If you want to put an artist in the canon of greats, you have to make a truly strong case. Screamin’ and Hollerin’ the Blues: The Worlds of Charley Patton (Revenant) makes about the strongest case that’s ever been made for a relatively unknown musical figure. A Delta blues singer who had a couple of successful records in the late ’20s and early ’30s, Patton is remembered mostly as a footnote, a musician’s musician, a favorite among obsessive collectors of old 78s. ("High Water," on Bob Dylan’s recent Love and Theft, is a tribute to his merciless two-part blues "High Water Everywhere.")

This seven-CD boxed set is no footnote. The beautifully designed package includes every note Patton ever released under his own name (alternate takes are neatly concealed before Track #1 on two discs); everything he played on by other artists; recordings by other artists at which he might have been present; a disc of songs by his contemporaries that have some bearing on his own work; a disc of interviews conducted in the 1960s with people who knew him (he died of heart failure in 1934); a facsimile reproduction of guitarist John Fahey’s 1970 monograph on his life and music; a gigantic book with every piece of biographical, musicological, and discographical information there is about him, analyzed as far as is even vaguely reasonable; stickers reproducing the labels of every original Patton record, even handwritten labels from test pressings, . . . and a reproduction of the one extant photograph of him.

This is a man in full — everything there is left of a sharecropper’s son who made his living as an entertainer and rarely left the Mississippi Delta in his 43 years of life, with enough context that it makes some kind of sense. And the fact that there’s only that one photograph says something about how slim the historical record of Patton’s world is. Under the circumstances, the completist-and-then-some approach of Screamin’ and Hollerin’ is a great idea. It explains, more effectively than words alone could, what Patton had in common with his contemporaries and in what ways he was radically different.

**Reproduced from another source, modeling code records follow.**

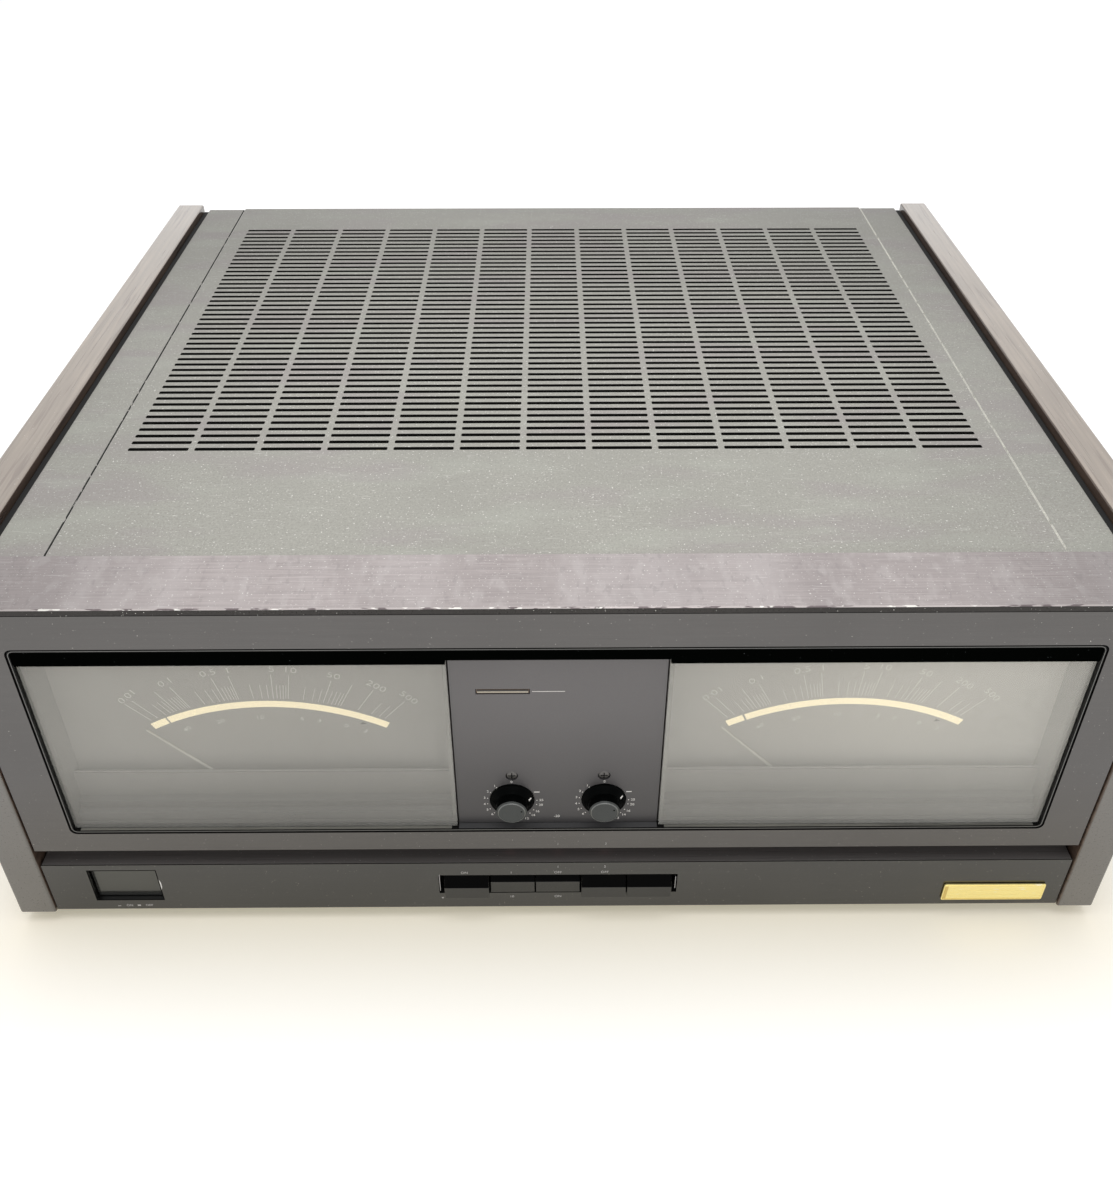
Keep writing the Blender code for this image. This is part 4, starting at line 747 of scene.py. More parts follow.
@dataclass
class Studio:
    """Camera, lamps, floor and sky."""

    lens: float = 35.2
    sensor: float = 36.0
    shift: float = -20.0
    photo_height: float = 1200.0
    place: Place = (-0.0033, -0.56785, 0.4677)
    tilt: float = 52.79
    swing: float = -0.43
    aim: Place = (0.0, 0.0, 0.1)
    key_place: Place = (-0.05, -0.25, 1.75)
    key_power: float = 13.0
    key_size: float = 1.4
    fill_place: Place = (0.3, -2.4, 1.1)
    fill_power: float = 6.0
    fill_size: float = 1.6
    floor_size: float = 6.0
    floor_cloud: float = 0.4
    sky_strength: float = 0.60
    floor_colour: Colour = (0.88, 0.83, 0.75)
    # The floor's white lift is weaker and warmer near the amplifier and fades out over a short width: a
    # painted shadow round its base.
    near_lift: Colour = (0.24, 0.225, 0.165)
    far_lift: Colour = (0.40, 0.44, 0.50)
    near_reach: Place = (0.25, 0.22, 0.0)
    lift_width: float = 0.10

    def camera(self) -> None:
        """Stands the camera where the photograph was taken."""
        data = bpy.data.cameras.new("camera")
        data.lens, data.sensor_fit, data.sensor_height = self.lens, "VERTICAL", self.sensor
        data.shift_y = self.shift / self.photo_height
        data.clip_start, data.clip_end = 0.02, 50.0
        camera = bpy.data.objects.new("camera", data)
        camera.location = self.place
        camera.rotation_euler = (math.radians(self.tilt), 0.0, math.radians(self.swing))
        bpy.context.scene.collection.objects.link(camera)
        bpy.context.scene.camera = camera

    def lamp(self, name: str, place: Place, power: float, size: float) -> None:
        """Adds a soft lamp that points at the amplifier.

        Args:
            name: Its name.
            place: Where it stands.
            power: Its power in watts.
            size: Its side.
        """
        data = bpy.data.lights.new(name, "AREA")
        data.energy, data.size = power, size
        lamp = bpy.data.objects.new(name, data)
        lamp.location = place
        aim = Vector(self.aim) - Vector(place)
        lamp.rotation_euler = aim.to_track_quat("-Z", "Y").to_euler()
        bpy.context.scene.collection.objects.link(lamp)

    @staticmethod
    def seen(graph: Graph) -> bpy.types.NodeSocket:
        """Tells rays that show a white surface from those that light the amplifier.

        Args:
            graph: The material's nodes.

        Returns:
            1 for camera, glossy and transmission rays and 0 for others.
        """
        path = graph.node("LightPath")
        seen = graph.node("Math", {0: path.outputs["Is Camera Ray"], 1: path.outputs["Is Glossy Ray"]},
                          operation="MAXIMUM")
        seen = graph.node("Math", {0: seen.outputs[0], 1: path.outputs["Is Transmission Ray"]},
                          operation="MAXIMUM")
        return seen.outputs[0]

    def sky(self) -> None:
        """Makes a sky that is white to look at and gives plain light."""
        world = bpy.data.worlds.new("sky")
        bpy.context.scene.world = world
        world.use_nodes = True
        graph = Graph(world.node_tree)
        strength = graph.ranged(self.seen(graph), 0.0, 1.0, self.sky_strength, 1.0)
        light = graph.node("Background", {"Color": (1.0, 1.0, 1.0, 1.0), "Strength": strength})
        graph.node("OutputWorld", {"Surface": light.outputs[0]})

    def floor(self) -> None:
        """Lays the pale floor, whose white lift for seen rays is weaker and warmer near the amplifier as a
        painted shadow.
        """
        bm = bmesh.new()
        bmesh.ops.create_grid(bm, x_segments=8, y_segments=8, size=self.floor_size)
        mesh = bpy.data.meshes.new("floor")
        bm.to_mesh(mesh)
        bm.free()
        floor = bpy.data.objects.new("floor", mesh)
        bpy.context.scene.collection.objects.link(floor)
        material = bpy.data.materials.new("floor")
        material.use_nodes = True
        graph = Graph(material.node_tree)
        place = graph.node("TexCoord").outputs["Object"]
        cloud = graph.noise(place, even(self.floor_cloud), 3.0)
        low = tuple(part * 0.985 for part in self.floor_colour)
        colour = graph.mixed(cloud, low, self.floor_colour)
        matt = graph.node("BsdfPrincipled", {"Base Color": colour, "Roughness": 0.7,
                                             "Specular IOR Level": 0.2})
        # The lift grows with the distance from the amplifier's box: weaker near it as a painted shadow.
        away = graph.node("VectorMath", {0: place}, operation="ABSOLUTE").outputs[0]
        away = graph.node("VectorMath", {0: away, 1: self.near_reach}, operation="SUBTRACT").outputs[0]
        away = graph.node("VectorMath", {0: away, 1: even(0.0)}, operation="MAXIMUM").outputs[0]
        away = graph.node("VectorMath", {0: away}, operation="LENGTH").outputs["Value"]
        share = graph.ranged(away, 0.0, self.lift_width, 0.0, 1.0)
        white = graph.mixed(share, self.near_lift, self.far_lift)
        lift = graph.node("Emission", {"Color": white, "Strength": self.seen(graph)})
        both = graph.node("AddShader", {0: matt.outputs[0], 1: lift.outputs[0]})
        graph.node("OutputMaterial", {"Surface": both.outputs[0]})
        mesh.materials.append(material)

    def build(self) -> None:
        """Sets up the whole studio."""
        self.camera()
        self.lamp("key", self.key_place, self.key_power, self.key_size)
        self.lamp("front_fill", self.fill_place, self.fill_power, self.fill_size)
        self.sky()
        self.floor()
        bpy.context.scene.view_settings.view_transform = "Standard"


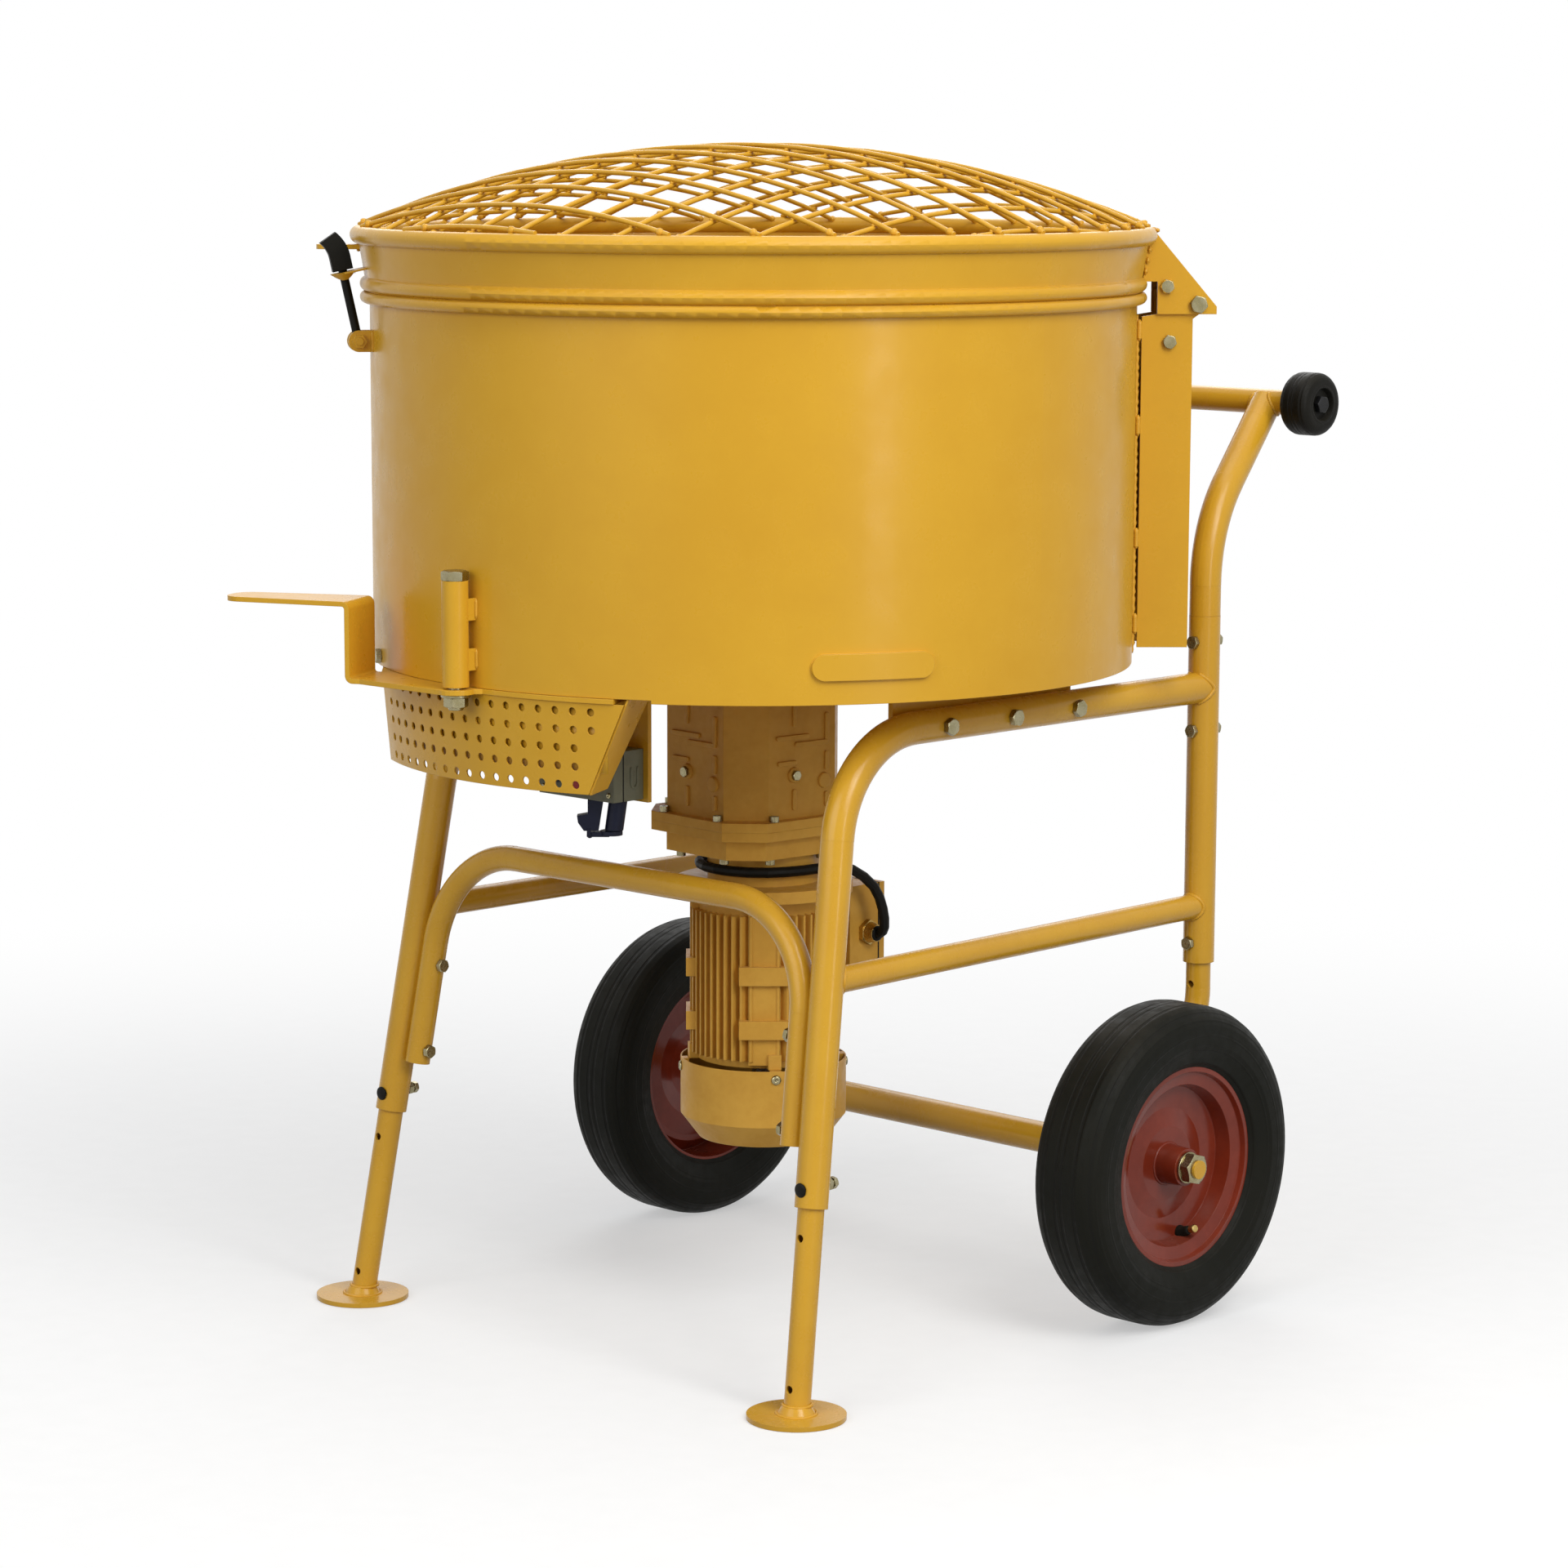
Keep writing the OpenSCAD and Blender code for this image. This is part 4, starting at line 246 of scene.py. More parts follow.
class Graph:
    """A short way to write a node tree."""

    def __init__(self, tree: bpy.types.NodeTree) -> None:
        """Starts on an empty tree.

        Args:
            tree: the shader or geometry node tree to fill.
        """
        self.tree = tree
        self._count = 0

    def node(self, kind: str, **settings: object) -> bpy.types.Node:
        """Adds a node.

        Args:
            kind: the node's type name.
            **settings: attributes to set on it.

        Returns:
            The new node.
        """
        made = self.tree.nodes.new(kind)
        for key, value in settings.items():
            setattr(made, key, value)
        self._count += 1
        made.location = (180 * (self._count % 12), -220 * (self._count // 12))
        return made

    def put(self, socket: bpy.types.NodeSocket, value: object) -> None:
        """Links a socket to an output, or sets its value.

        Args:
            socket: the input to fill.
            value: an output socket, or a plain value.
        """
        if isinstance(value, bpy.types.NodeSocket):
            self.tree.links.new(value, socket)
        else:
            socket.default_value = value

    def math(self, operation: str, a: object, b: object = 0.0, clamp: bool = False) -> bpy.types.NodeSocket:
        """Adds a Math node and returns its output.

        Args:
            operation: the node's operation.
            a: first input.
            b: second input.
            clamp: keep the result from 0 to 1.

        Returns:
            The value output.
        """
        made = self.node("ShaderNodeMath", operation=operation, use_clamp=clamp)
        self.put(made.inputs[0], a)
        if len(made.inputs) > 1:
            self.put(made.inputs[1], b)
        return made.outputs[0]

    def span(self, value: object, low: float, high: float, to_low: object = 0.0,
             to_high: object = 1.0, smooth: bool = False) -> bpy.types.NodeSocket:
        """Adds a Map Range node and returns its output.

        Args:
            value: what is mapped.
            low: value that gives to_low.
            high: value that gives to_high.
            to_low: result at low.
            to_high: result at high.
            smooth: ease both ends.

        Returns:
            The mapped output.
        """
        made = self.node("ShaderNodeMapRange", interpolation_type="SMOOTHSTEP" if smooth else "LINEAR")
        for socket, given in zip(made.inputs, (value, low, high, to_low, to_high)):
            self.put(socket, given)
        return made.outputs[0]

    def mix(self, factor: object, a: object, b: object) -> bpy.types.NodeSocket:
        """Mixes two colours and returns the result.

        Args:
            factor: 0 gives a and 1 gives b.
            a: first colour.
            b: second colour.

        Returns:
            The colour output.
        """
        made = self.node("ShaderNodeMix", data_type="RGBA")
        self.put(made.inputs[0], factor)
        self.put(made.inputs[6], a)
        self.put(made.inputs[7], b)
        return made.outputs[2]

    def noise(self, vector: object, scale: object, detail: float = 3.0,
              roughness: float = 0.5) -> bpy.types.NodeSocket:
        """Adds a noise texture and returns its factor.

        Args:
            vector: where it is read.
            scale: its scale.
            detail: octaves.
            roughness: weight of the small octaves.

        Returns:
            The factor output.
        """
        made = self.node("ShaderNodeTexNoise")
        self.put(made.inputs["Vector"], vector)
        self.put(made.inputs["Scale"], scale)
        made.inputs["Detail"].default_value = detail
        made.inputs["Roughness"].default_value = roughness
        return made.outputs[0]

    def group(self, shared: bpy.types.NodeTree, **values: object) -> bpy.types.Node:
        """Adds a shared node group and fills its named inputs.

        Args:
            shared: the group's tree.
            **values: input names, with _ for a space.

        Returns:
            The group node.
        """
        made = self.node("ShaderNodeGroup", node_tree=shared)
        for key, value in values.items():
            self.put(made.inputs[key.replace("_", " ")], value)
        return made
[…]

The experience of hearing his "Moon Going Down" is indeed deepened by the inclusion of Tommy Johnson’s "Maggie Campbell Blues" (the first recorded use of its melody), a couple of records by Patton’s accompanist, Willie Brown, and a note that compares the lyrical structure of "Moon" to Patton’s own "Future Blues."

This is, of course, assuming that you want to have the experience and then want to have it deepened. Patton’s music isn’t always instantly likable. Very few of his songs were compositions in the familiar sense; he seems to have plucked verses out of an enormous repository in real time, even when he was implying something like a story. (Fahey’s famous description of his lyrics: "Various unrelated portions of the universe are described at random.") His enunciation was legendarily indistinct — the near-total absence of consonants from his speech led his "Hammock Blues" to be released as "Hammer Blues." He had a couple of clever tricks, like making his guitar imitate a voice and complete a phrase for him, but the all-out crowd pleasing he was known for doesn’t show up much on record.

Still, there’s something richer going on in Patton’s best songs — a roiling surface that sucks you into profound mystery. That "worlds" in the title of the set is plural because he always seems to have one foot in our own world and one in a world that’s entirely his own. (Even his mangled roar sounds as if he were keeping part of his words to himself.) His playing implies more than the notes that are there; the language is half blues commonplaces and not-quite-remembered verses from other people’s songs, half offhand personal references. And everything he sings seems like an excerpt from some much larger song with dozens of streams of thought running through it. There is the sense about his recordings that he didn’t simply rehearse and perform songs; he was making his art in every waking moment, drawing it from the air and the culture around him, and he parceled it out in three-minute chunks for the recording machine. We can’t experience it as a whole, but we can see how the surviving pieces fit together.